Sitting before a coal fire, safe in a stout terrace, I imagined my grandparents contemplating this portrait of the romantic poverty of earlier generations, as I in turn looked eastwards down the terraced streets to the wooded slopes above the Ribble.   

  

Monday 11 January 2016

Sunlight falling on alders

Sunday afternoon winter walks resumed this week to the benefit of my blood sugar levels.  Our intention is complete Preston's Guild Wheel in sections, but this time instead of joining it close to home we took the car, parked up and walked for a little way beyond the M6.

Winter walks bring me so much pleasure. The presence of sunlight is paramount, the low rays of the declining sun pierce the clouds and fall like a spotlight on the deep red twigs of alder trees, birches and hazels.  There is the sound of running water in the brooks which to my relief in this area have not broken their banks.  There is the joy of wearing wellington boots, squelching through mud and detouring up rutted tracks without a map but still with an eye to the landmarks -  motorway, farms and the wooded valley on the right.  
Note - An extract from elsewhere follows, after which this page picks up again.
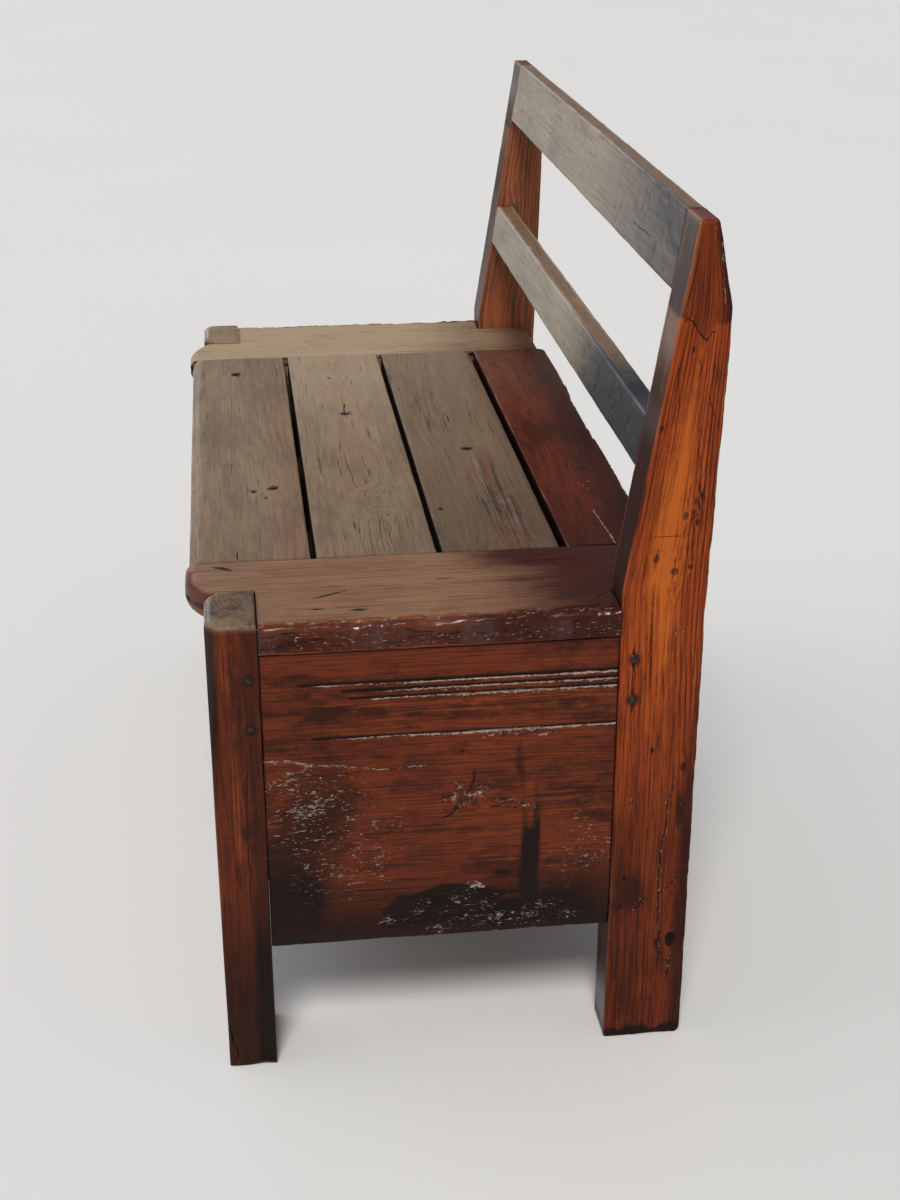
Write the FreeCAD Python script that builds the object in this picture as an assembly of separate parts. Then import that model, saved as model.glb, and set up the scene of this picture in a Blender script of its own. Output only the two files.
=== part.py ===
import FreeCAD, Part
import math
import os

from FreeCAD import Vector

# A pine box settle: two front legs, two raked rear posts, boards that box in the
# space under the seat, and a lid of three planks that turns on two iron pins.
# Millimetres. +Z is up, the front faces -Y and the length runs along X. The origin
# is on the floor, under the middle of the bench's length and depth.

# Overall size
LENGTH = 930.0
HEIGHT = 780.0
SEAT_HEIGHT = 450.0
FRAME_DEPTH = 434.0
NOSE = 17.0

# Where the front face of the legs and the outer faces of the ends stand
END = LENGTH / 2
FRONT = NOSE - (FRAME_DEPTH + NOSE) / 2

# Front legs
LEG_WIDTH = 76.0
LEG_DEPTH = 44.0
LEG_PROUD = 3.0
LEG_INNER = END - LEG_WIDTH
LEG_BACK = FRONT + LEG_DEPTH
LEG_TOP_ROUND = 4.0
LEG_CORNER_CUT = 13.0
LEG_CORNER_LOW = 1.5
LEG_CORNER_STOP = 345.0

# Rear posts: foot, rake, knee and top, measured back from the front face of the legs
POST_THICK = 46.0
POST_INNER = END - POST_THICK
POST_FRONT = FRONT + 354.0
POST_BACK = FRONT + 428.0
POST_WAIST_BACK = FRONT + 427.0
POST_WAIST_Z = 440.0
POST_KNEE_BACK = FRONT + FRAME_DEPTH
POST_KNEE_Z = 708.0
POST_TOP_FRONT = FRONT + 403.5
POST_TOP_BACK = FRONT + 418.5
RAKE_START_Z = 467.0
RAKE = (POST_TOP_FRONT - POST_FRONT) / (HEIGHT - RAKE_START_Z)
POST_FOOT_ROUND = 8.0
POST_ARRIS = 2.0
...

We splashed on towards some outbuildings, located the Guild Wheel and walked a section to complete our circuit.  It then began to rain again as I scrambled over a rivulet to reach the driver's seat.  I am a lowland person, not for me the heavy weather gear, the kit, the O/S maps, the compass and mint cake.  I like the familiar Sunday afternoon, complete with exercising dogs and cyclists and the prospect of toast and tea.